The "Funeral March" of Chopin, as played in the concert room, is an adaptation of the slow movement of Chopin's second pianoforte sonata in B flat minor, op. 35. The work is so familiar as to need no description. The circumstances under which Chopin wrote it however, as told by M. Ziem, are of interest. Ziem, the artist, had been one evening to the studio of Polignac. There was a skeleton in the studio and among the Bohemian whimsicalities, Polignac placed it at the piano and guided its hands over the keys.

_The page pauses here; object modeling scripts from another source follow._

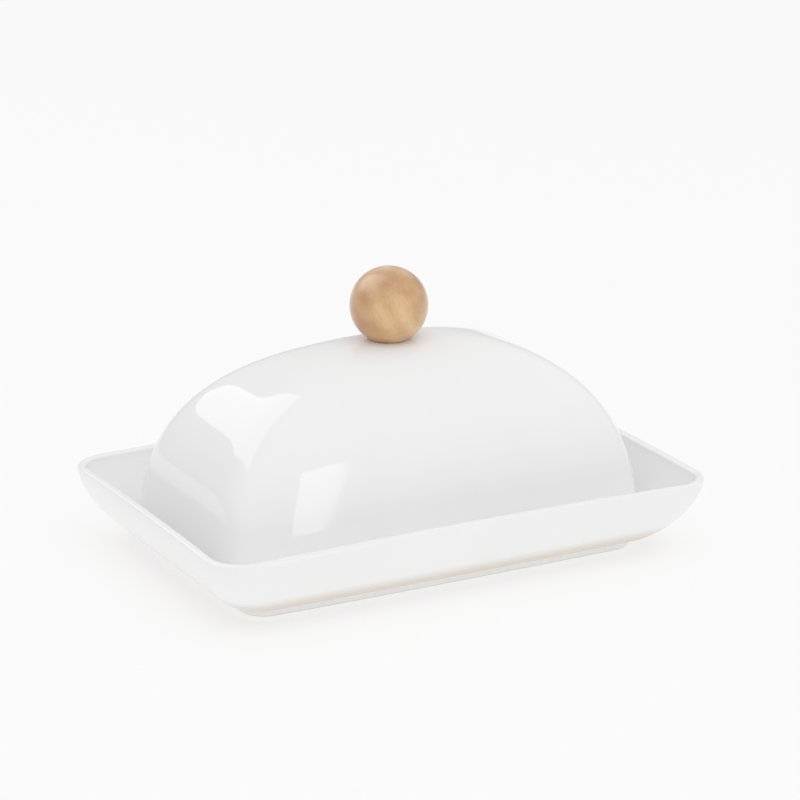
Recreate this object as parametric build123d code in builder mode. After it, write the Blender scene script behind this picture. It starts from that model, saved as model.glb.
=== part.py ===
from build123d import *
from math import pi, sin
import os

# Butter dish: a flared porcelain tray, and a domed porcelain lid with a turned wooden ball knob.
# Millimetres, +Z up, +X along the dish. The origin is at the centre of the foot ring's underside.

# Driving dimensions of the tray
tray_length = 210.0
tray_width = 143.0
rim_height = 31.0
rim_corner_radius = 15.0
lip_thickness = 3.4
lip_fillet = 1.5
foot_inset = 21.4
foot_height = 3.0
foot_ring_width = 5.0
foot_corner_radius = 9.0
foot_edge_fillet = 0.6
floor_top = 8.0
floor_margin = 16.0
floor_corner_radius = 12.0
wall_power_outside = 1.6
wall_power_inside = 1.3

# Driving dimensions of the lid
lid_length = 177.0
lid_width = 102.0
lid_top = 83.0
lid_wall = 4.0
lid_rest_gap = 0.05
lid_power_long = 2.54
lid_power_cross = 2.6
lid_side_lean = 12.0
lid_corner_low = 12.0
lid_corner_high = 24.0
inside_corner_share = 0.5  # of the wall, taken off the corner radius on the inside
widest_corner_share = 0.46  # of the width, so that a corner never eats a whole side
lid_foot_fillet = 1.0
seat_length = 30.0
seat_width = 22.0
seat_corner_radius = 9.0

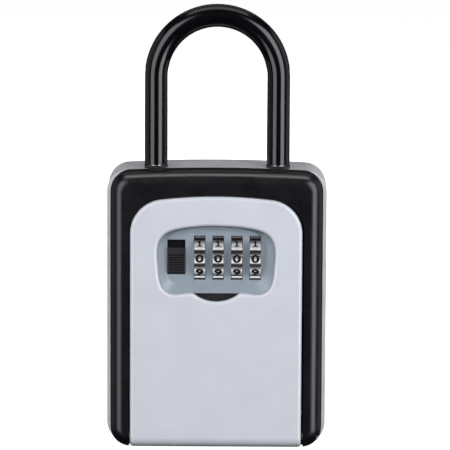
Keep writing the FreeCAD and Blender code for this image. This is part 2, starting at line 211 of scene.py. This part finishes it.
paint = {name: makeFinish(name, look) for name, look in finishes.items()}
print("finishes made:", len(paint))


# meshes: distances in mm, angles in degrees
meshing = {"weld": 0.002, "copyWeld": 0.001, "flat": 0.4, "edgeAngle": 40, "same": 0.001}


# edge is the width of the rounding in mm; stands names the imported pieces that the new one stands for
def finishPiece(bm, name, body, stands, finish, sharp=32, edge=0.0, steps=2):
    bmesh.ops.remove_doubles(bm, verts=bm.verts, dist=meshing["weld"] * mm)
    bmesh.ops.recalc_face_normals(bm, faces=bm.faces)
    mesh = bpy.data.meshes.new(name)
    bm.to_mesh(mesh)
    bm.free()
    mesh.shade_smooth()
    mesh.set_sharp_from_angle(angle=math.radians(sharp))
    mesh.materials.append(paint[finish])
    piece = bpy.data.objects.new(name, mesh)
    bpy.context.scene.collection.objects.link(piece)
    if edge > 0:
        rounding = piece.modifiers.new("rounding", "BEVEL")
        rounding.width = edge * mm
        rounding.segments = steps
        rounding.limit_method = "ANGLE"
        rounding.angle_limit = math.radians(meshing["edgeAngle"])
        rounding.harden_normals = False
        rounding.use_clamp_overlap = True
    shading = piece.modifiers.new("shading", "WEIGHTED_NORMAL")
    shading.keep_sharp = True
    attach(piece, body)
    if stands:
        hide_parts(*stands)
    return piece


def copyOf(node):
    bm = bmesh.new()
    bm.from_mesh(frame["nodes"][node].data)
    for layer in list(bm.loops.layers.uv):
        bm.loops.layers.uv.remove(layer)
    bmesh.ops.remove_doubles(bm, verts=bm.verts, dist=meshing["copyWeld"] * mm)
    flat = math.radians(meshing["flat"])
    bmesh.ops.dissolve_limit(bm, angle_limit=flat, verts=bm.verts, edges=bm.edges)
    return bm


def at(x, y, z):
    return Matrix.Translation((x * mm, y * mm, z * mm))


def everything(bm):
    return bm.verts[:] + bm.edges[:] + bm.faces[:]


def edgesAt(verts):
    return list({edge for vert in verts for edge in vert.link_edges})


def ringEdges(geom):
    return [part for part in geom if isinstance(part, bmesh.types.BMEdge)]


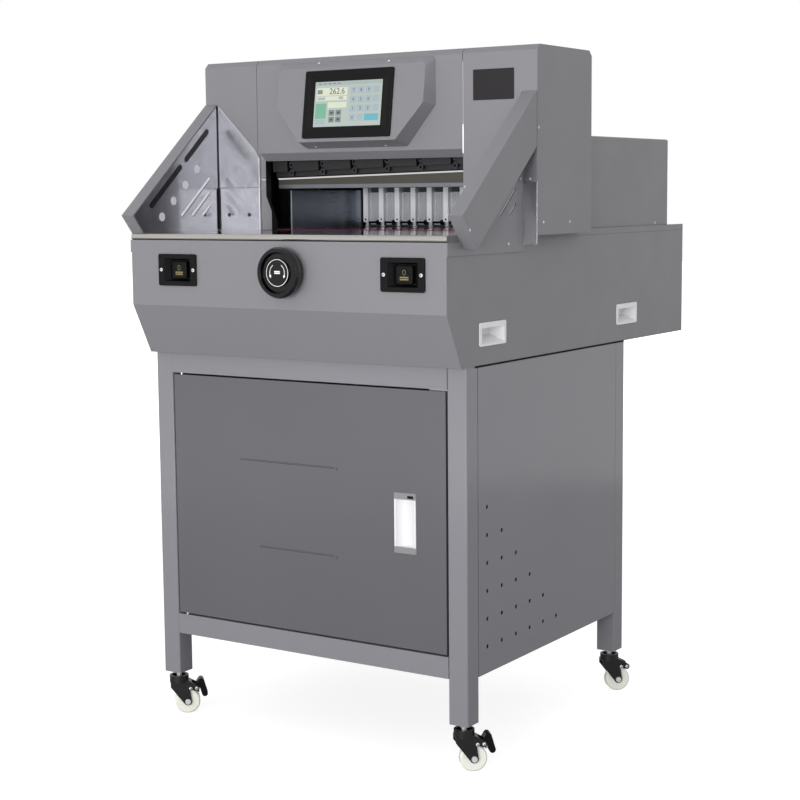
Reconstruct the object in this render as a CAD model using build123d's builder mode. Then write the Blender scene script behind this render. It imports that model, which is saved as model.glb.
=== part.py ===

In Ziem's own words:

Some time later Chopin came into my studio, just as George Sand depicts him -- the imagination haunted by the legends of the land of frogs, besieged by nameless shapes. After frightful nightmares all night, in which he had struggled against specters who threatened to carry him off to hell, he came to rest in my studio. His nightmares reminded me of the skeleton scene and I told him of it. His eyes never left my piano, and he asked : 'Have you a skeleton?' I had none ; but i promised to have one that night, and so invited Polignac to dinner and asked him to bring his skeleton. What had previously been a mere farce became, owing to Chopin's inspiration, something grand, terrible and painful. Pale, with staring eyes, and draped in a winding sheet, Chopin held the skeleton close to him, and suddenly the silence of the studio was broken by the broad, slow, deep, gloomy notes. The 'Dead March' was composed there and then from beginning to end."